The picture that emerged was one of “two Canadas”: older, higher score borrowers who remained resilient, and younger households and those in Ontario and the western provinces who showed clear signs of strain.
Total consumer debt climbed to $2.65 trillion in the fourth quarter, up just over 3% year over year, driven by a $50.26 billion rise in mortgage balances and a 4.5% jump in non‑mortgage debt.
Missed payments on non‑mortgage products peaked at the end of December, with 90‑day‑plus delinquency edging up to 1.73%, and consumers aged 26 to 35 posting the highest delinquency rate at 2.55%.
Younger borrowers under pressure, regions diverge
Equifax data showed that Ontario recorded the fastest acceleration in non‑mortgage delinquencies, up 10.31% from a year earlier, while Alberta carried the highest missed‑payment rate at 2.45%. More affordable markets in Atlantic Canada and Quebec saw delinquency rates stabilize or fall.
“Our data continues to show a clear divergence in how consumers in certain regions and demographic groups are managing income instability and high cost of living pressures,” said Rebecca Oakes, vice‑president, advanced analytics at Equifax Canada.
“The good news is that for the most part, Canadians seem to be responding to these challenges in a credit‑responsible way, with less holiday spend placed on credit cards this year,” she said.
Inflation‑adjusted card spending in December slipped 0.7% over year to $2,297, with the steepest pullbacks in Western Canada. Younger adults led the cutbacks, even as card balances still climbed to a record $131 billion.
“The fourth quarter is typically where we see the largest growth in credit card balance with rising missed payments emerging in January,” Oakes said.
“The pullback in spending helped to curb some of the holiday effect with around 30k fewer consumers missing a payment in January compared to 12 months ago.”

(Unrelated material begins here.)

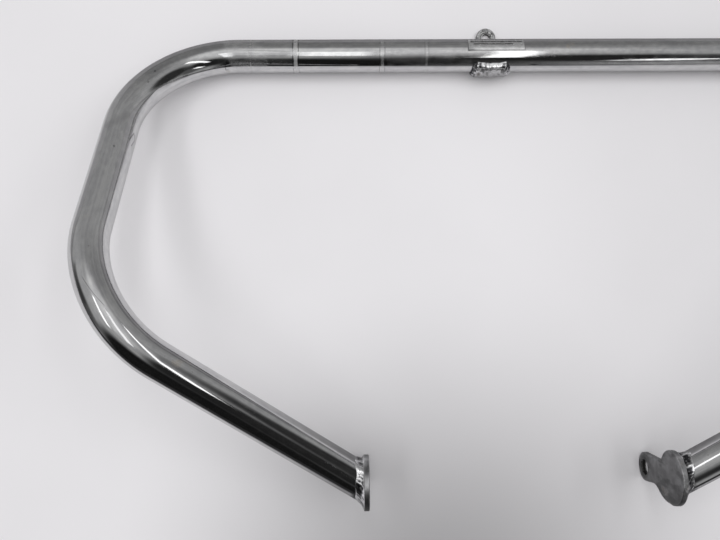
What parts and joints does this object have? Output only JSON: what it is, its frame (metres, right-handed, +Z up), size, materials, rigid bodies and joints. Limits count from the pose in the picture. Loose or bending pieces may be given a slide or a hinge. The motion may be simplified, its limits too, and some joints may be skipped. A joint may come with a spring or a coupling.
{
  "type": "motorcycle crash bar",
  "caption": "Bent steel tube guard for a motorcycle frame, with eared end plates welded to the tube's ends and a saddle bracket at the middle of the top run.",
  "frame": {"origin": "middle of the guard's box, on the table that it lies on: X halfway between the two end plates, Y halfway between the plates' discs and the bracket's lug, Z at the table", "axes": "+X runs along the straight top run, +Y points from the end plates to the top run, +Z points up from the table towards the knees of the side legs"},
  "size_m": [0.75, 0.4638, 0.1699],
  "materials": {
    "tube_chrome": "mirror chrome, lightly worn and hazed",
    "plate_steel": "dull plated steel with stains",
    "bracket_steel": "dull plated steel",
    "weld_steel": "lumpy plated weld bead",
    "decal_foil": "satin foil, blank"
  },
  "bodies": {
    "root": {"guard_tube": "tube_chrome", "left_end_plate": "plate_steel", "right_end_plate": "plate_steel", "left_plate_weld": "weld_steel", "right_plate_weld": "weld_steel", "centre_bracket": "bracket_steel", "bracket_front_weld": "weld_steel", "bracket_left_weld": "weld_steel", "bracket_right_weld": "weld_steel", "blank_decal": "decal_foil"}
  },
  "joints": []
}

A TD survey found that more than one in three Canadians (36%) intended to cut back on holiday expenses last year, up from 32% in 2024, as households redirect spending toward day-to-day needs.
Mortgage renewal shocks remained front and centre
Mortgage renewals continued to dominate new originations in the fourth quarter, pushing total mortgage debt to $1.95 trillion, up 2.6% year over year.
With the Bank of Canada holding its policy rate at 2.25% through late 2025, households did see some relief compared with the peak of the rate‑hike cycle, but brokers and lenders still faced pronounced payment‑shock risk as loans reset from ultra‑low pandemic rates.
High mortgage balances remained a major hurdle to entry. Average new mortgage amounts rose 4.1 per cent to $363,778, and the figure for first‑time buyers climbed 5% to $441,301.
“Interest rate stabilization is appearing to have a positive impact on homeowners and the Canadian mortgage industry, however in hotter housing markets, affordability remains a concern,” Oakes said.
“We continue to see rising missed payments on higher value mortgages in Ontario as post‑renewal payment levels prove too high for some consumers,” she said.